**Short task**. Examine the material below. Gather every line in which the string "joints" appears.

**Data block**.
● ● ● ●
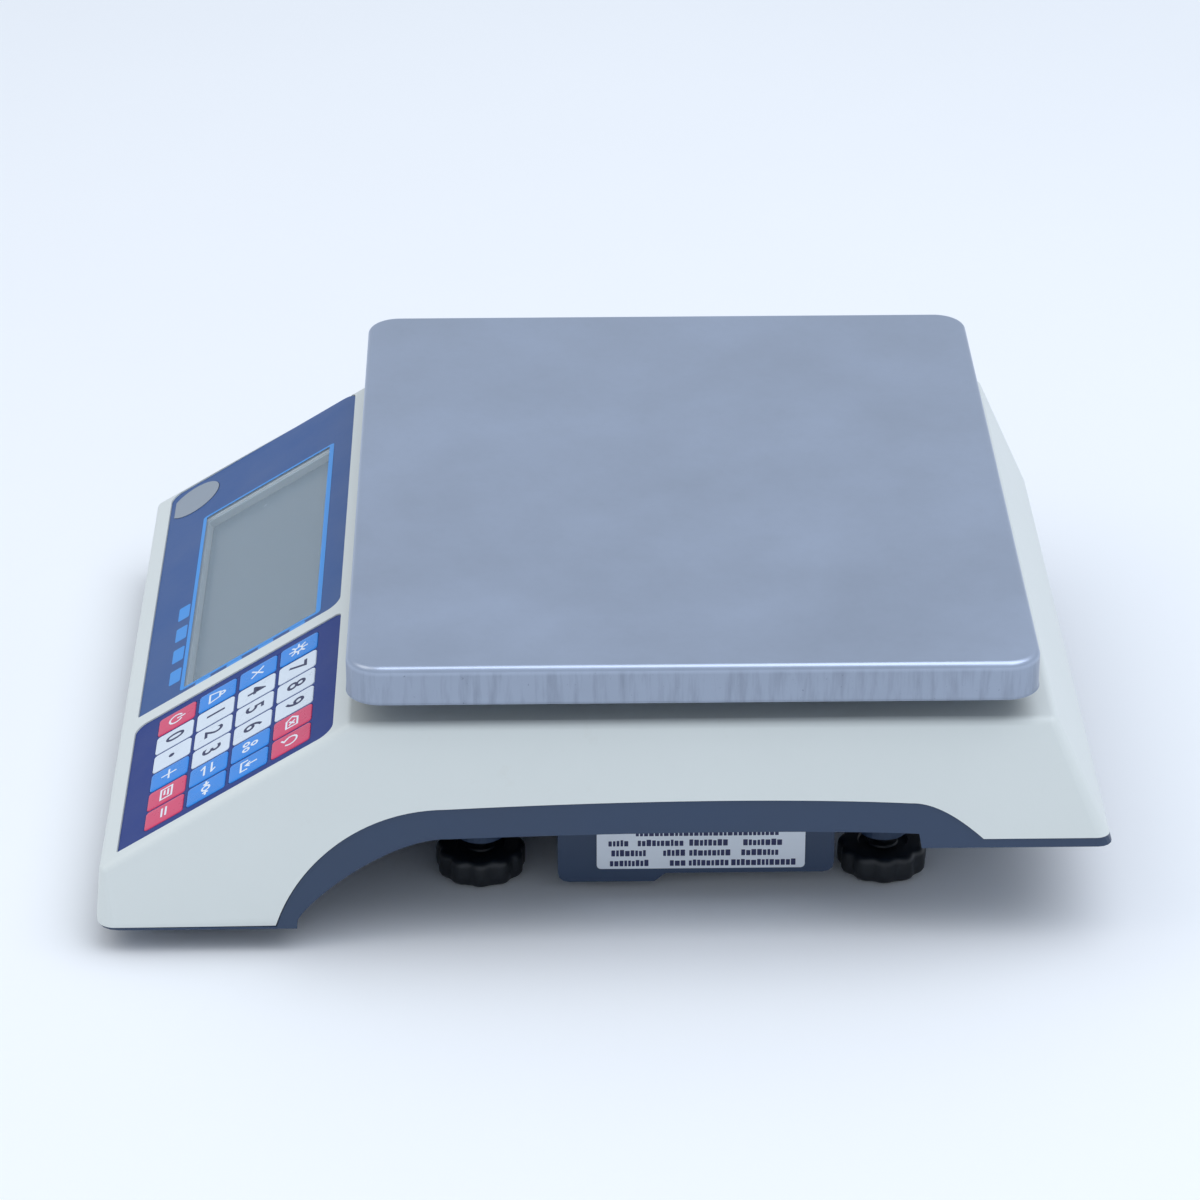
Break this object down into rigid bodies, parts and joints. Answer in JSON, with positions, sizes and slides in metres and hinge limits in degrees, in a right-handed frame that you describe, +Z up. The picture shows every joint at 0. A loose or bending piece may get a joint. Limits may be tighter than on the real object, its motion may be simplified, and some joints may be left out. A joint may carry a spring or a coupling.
{
  "type": "label printing scale",
  "caption": "Low counting scale with a sloped display and keypad, a lift-off steel pan on a load cell, and screw levelling feet.",
  "frame": {"origin": "on the table, under the middle of the housing", "axes": "+X is the operator's right, +Y runs from the operator's side to the rear, +Z is up"},
  "size_m": [0.294, 0.34, 0.108],
  "materials": {
    "cover": "fine moulded texture",
    "tray": "fine moulded texture",
    "pan_steel": "satin, light scratches",
    "spider_metal": "satin",
    "cell_aluminium": "anodised",
    "plated_steel": "zinc plated",
    "blue_film": "satin polyester film",
    "clear_window": "clear",
    "grey_plastic": "matt",
    "lcd": "satin polariser",
    "circuit_film": "clear printed film",
    "circuit_board": "solder mask",
    "battery_case": "matt",
    "black_plastic": "matt",
    "rubber": "matt",
    "white_key": "satin film",
    "blue_key": "satin film",
    "red_key": "satin film",
    "vial": "clear",
    "label_foil": "satin foil",
    "silver_foil": "satin"
  },
  "bodies": {
    "base": {"top_cover": "cover", "base_tray": "tray", "chassis_plate": "plated_steel", "load_cell": "cell_aluminium", "cell_spacer": "cell_aluminium", "display_overlay": "blue_film", "display_window": "clear_window", "lcd_frame": "grey_plastic", "lcd_glass": "lcd", "keypad_overlay": "blue_film", "keypad_circuit": "circuit_film", "main_board": "circuit_board", "battery": "battery_case", "switch_body": "black_plastic", "dc_jack": "black_plastic", "serial_port": "plated_steel", "level_vial": "vial", "spec_label": "label_foil", "silver_badge": "silver_foil"},
    "pan_carrier": {"pan_spider": "spider_metal", "pan_button_front_left": "rubber", "pan_button_front_right": "rubber", "pan_button_rear_left": "rubber", "pan_button_rear_right": "rubber"},
    "weighing_pan": {"pan": "pan_steel"},
    "power_rocker": {"power_rocker": "red_key"},
    "battery_door": {"battery_door": "tray"},
    "key_lamp": {"key_lamp": "blue_key"},
    "key_7": {"key_7": "white_key"},
    "key_8": {"key_8": "white_key"},
    "key_9": {"key_9": "white_key"},
    "key_clear": {"key_clear": "red_key"},
    "key_recall": {"key_recall": "red_key"},
    "key_times": {"key_times": "blue_key"},
    "key_4": {"key_4": "white_key"},
    "key_5": {"key_5": "white_key"},
    "key_6": {"key_6": "white_key"},
    "key_sample": {"key_sample": "blue_key"},
    "key_tare": {"key_tare": "blue_key"},
    "key_weight": {"key_weight": "blue_key"},
    "key_1": {"key_1": "white_key"},
    "key_2": {"key_2": "white_key"},
    "key_3": {"key_3": "white_key"},
    "key_units": {"key_units": "blue_key"},
    "key_zero": {"key_zero": "blue_key"},
    "key_power": {"key_power": "red_key"},
    "key_0": {"key_0": "white_key"},
    "key_point": {"key_point": "white_key"},
    "key_add": {"key_add": "blue_key"},
    "key_label": {"key_label": "red_key"},
    "key_total": {"key_total": "red_key"},
    "foot_pad_front_left": {"foot_pad_front_left": "rubber"},
    "foot_knob_front_left": {"foot_knob_front_left": "black_plastic"},
    "foot_pad_front_right": {"foot_pad_front_right": "rubber"},
    "foot_knob_front_right": {"foot_knob_front_right": "black_plastic"},
    "foot_pad_rear_left": {"foot_pad_rear_left": "rubber"},
    "foot_knob_rear_left": {"foot_knob_rear_left": "black_plastic"},
    "foot_pad_rear_right": {"foot_pad_rear_right": "rubber"},
    "foot_knob_rear_right": {"foot_knob_rear_right": "black_plastic"}
  },
  "joints": [
    {"name": "cell_flex", "type": "slide", "parent": "base", "child": "pan_carrier", "axis": [0, 0, 1], "range_m": [-0.0005, 0], "stiffness_N_per_m": 120000, "springref_m": 0.00025, "deforming": ["load_cell"]},
    {"name": "pan_lift", "type": "slide", "parent": "pan_carrier", "child": "weighing_pan", "axis": [0, 0, 1], "range_m": [0, 0.04]},
    {"name": "power_switch", "type": "hinge", "parent": "base", "child": "power_rocker", "pos_m": [-0.103, 0.00257, 0.026], "axis": [0, 1, 0], "range_deg": [0, 14]},
    {"name": "door_slide", "type": "slide", "parent": "base", "child": "battery_door", "axis": [1, 0, 0], "range_m": [0, 0.035]},
    {"name": "key_lamp_press", "type": "slide", "parent": "base", "child": "key_lamp", "axis": [0, 0.5255, -0.8508], "range_m": [0, 0.0004], "stiffness_N_per_m": 4000},
    {"name": "key_7_press", "type": "slide", "parent": "base", "child": "key_7", "axis": [0, 0.5255, -0.8508], "range_m": [0, 0.0004], "stiffness_N_per_m": 4000},
    {"name": "key_8_press", "type": "slide", "parent": "base", "child": "key_8", "axis": [0, 0.5255, -0.8508], "range_m": [0, 0.0004], "stiffness_N_per_m": 4000},
    {"name": "key_9_press", "type": "slide", "parent": "base", "child": "key_9", "axis": [0, 0.5255, -0.8508], "range_m": [0, 0.0004], "stiffness_N_per_m": 4000},
    {"name": "key_clear_press", "type": "slide", "parent": "base", "child": "key_clear", "axis": [0, 0.5255, -0.8508], "range_m": [0, 0.0004], "stiffness_N_per_m": 4000},
    {"name": "key_recall_press", "type": "slide", "parent": "base", "child": "key_recall", "axis": [0, 0.5255, -0.8508], "range_m": [0, 0.0004], "stiffness_N_per_m": 4000},
    {"name": "key_times_press", "type": "slide", "parent": "base", "child": "key_times", "axis": [0, 0.5255, -0.8508], "range_m": [0, 0.0004], "stiffness_N_per_m": 4000},
    {"name": "key_4_press", "type": "slide", "parent": "base", "child": "key_4", "axis": [0, 0.5255, -0.8508], "range_m": [0, 0.0004], "stiffness_N_per_m": 4000},
    {"name": "key_5_press", "type": "slide", "parent": "base", "child": "key_5", "axis": [0, 0.5255, -0.8508], "range_m": [0, 0.0004], "stiffness_N_per_m": 4000},
    {"name": "key_6_press", "type": "slide", "parent": "base", "child": "key_6", "axis": [0, 0.5255, -0.8508], "range_m": [0, 0.0004], "stiffness_N_per_m": 4000},
    {"name": "key_sample_press", "type": "slide", "parent": "base", "child": "key_sample", "axis": [0, 0.5255, -0.8508], "range_m": [0, 0.0004], "stiffness_N_per_m": 4000},
    {"name": "key_tare_press", "type": "slide", "parent": "base", "child": "key_tare", "axis": [0, 0.5255, -0.8508], "range_m": [0, 0.0004], "stiffness_N_per_m": 4000},
    {"name": "key_weight_press", "type": "slide", "parent": "base", "child": "key_weight", "axis": [0, 0.5255, -0.8508], "range_m": [0, 0.0004], "stiffness_N_per_m": 4000},
    {"name": "key_1_press", "type": "slide", "parent": "base", "child": "key_1", "axis": [0, 0.5255, -0.8508], "range_m": [0, 0.0004], "stiffness_N_per_m": 4000},
    {"name": "key_2_press", "type": "slide", "parent": "base", "child": "key_2", "axis": [0, 0.5255, -0.8508], "range_m": [0, 0.0004], "stiffness_N_per_m": 4000},
    {"name": "key_3_press", "type": "slide", "parent": "base", "child": "key_3", "axis": [0, 0.5255, -0.8508], "range_m": [0, 0.0004], "stiffness_N_per_m": 4000},
    {"name": "key_units_press", "type": "slide", "parent": "base", "child": "key_units", "axis": [0, 0.5255, -0.8508], "range_m": [0, 0.0004], "stiffness_N_per_m": 4000},
    {"name": "key_zero_press", "type": "slide", "parent": "base", "child": "key_zero", "axis": [0, 0.5255, -0.8508], "range_m": [0, 0.0004], "stiffness_N_per_m": 4000},
    {"name": "key_power_press", "type": "slide", "parent": "base", "child": "key_power", "axis": [0, 0.5255, -0.8508], "range_m": [0, 0.0004], "stiffness_N_per_m": 4000},
    {"name": "key_0_press", "type": "slide", "parent": "base", "child": "key_0", "axis": [0, 0.5255, -0.8508], "range_m": [0, 0.0004], "stiffness_N_per_m": 4000},
    {"name": "key_point_press", "type": "slide", "parent": "base", "child": "key_point", "axis": [0, 0.5255, -0.8508], "range_m": [0, 0.0004], "stiffness_N_per_m": 4000},
    {"name": "key_add_press", "type": "slide", "parent": "base", "child": "key_add", "axis": [0, 0.5255, -0.8508], "range_m": [0, 0.0004], "stiffness_N_per_m": 4000},
    {"name": "key_label_press", "type": "slide", "parent": "base", "child": "key_label", "axis": [0, 0.5255, -0.8508], "range_m": [0, 0.0004], "stiffness_N_per_m": 4000},
    {"name": "key_total_press", "type": "slide", "parent": "base", "child": "key_total", "axis": [0, 0.5255, -0.8508], "range_m": [0, 0.0004], "stiffness_N_per_m": 4000},
    {"name": "foot_travel_front_left", "type": "slide", "parent": "base", "child": "foot_pad_front_left", "axis": [0, 0, -1], "range_m": [-0.0015, 0.008]},
    {"name": "foot_turn_front_left", "type": "hinge", "parent": "foot_pad_front_left", "child": "foot_knob_front_left", "pos_m": [-0.09, -0.04143, 0.005], "axis": [0, 0, -1], "range_deg": [-545, 2885]},
    {"name": "foot_travel_front_right", "type": "slide", "parent": "base", "child": "foot_pad_front_right", "axis": [0, 0, -1], "range_m": [-0.0015, 0.008]},
    {"name": "foot_turn_front_right", "type": "hinge", "parent": "foot_pad_front_right", "child": "foot_knob_front_right", "pos_m": [0.09, -0.04143, 0.005], "axis": [0, 0, -1], "range_deg": [-545, 2885]},
    {"name": "foot_travel_rear_left", "type": "slide", "parent": "base", "child": "foot_pad_rear_left", "axis": [0, 0, -1], "range_m": [-0.0015, 0.008]},
    {"name": "foot_turn_rear_left", "type": "hinge", "parent": "foot_pad_rear_left", "child": "foot_knob_rear_left", "pos_m": [-0.09, 0.09757, 0.005], "axis": [0, 0, -1], "range_deg": [-545, 2885]},
    {"name": "foot_travel_rear_right", "type": "slide", "parent": "base", "child": "foot_pad_rear_right", "axis": [0, 0, -1], "range_m": [-0.0015, 0.008]},
    {"name": "foot_turn_rear_right", "type": "hinge", "parent": "foot_pad_rear_right", "child": "foot_knob_rear_right", "pos_m": [0.09, 0.09757, 0.005], "axis": [0, 0, -1], "range_deg": [-545, 2885]}
  ],
  "couplings": [
    {"joint": "foot_turn_front_left", "follows": "foot_travel_front_left", "rad_per_m": 6283.2},
    {"joint": "foot_turn_front_right", "follows": "foot_travel_front_right", "rad_per_m": 6283.2},
    {"joint": "foot_turn_rear_left", "follows": "foot_travel_rear_left", "rad_per_m": 6283.2},
    {"joint": "foot_turn_rear_right", "follows": "foot_travel_rear_right", "rad_per_m": 6283.2}
  ]
}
● ● ● ●
**The answer**.
Break this object down into rigid bodies, parts and joints. Answer in JSON, with positions, sizes and slides in metres and hinge limits in degrees, in a right-handed frame that you describe, +Z up. The picture shows every joint at 0. A loose or bending piece may get a joint. Limits may be tighter than on the real object, its motion may be simplified, and some joints may be left out. A joint may carry a spring or a coupling.
  "joints": [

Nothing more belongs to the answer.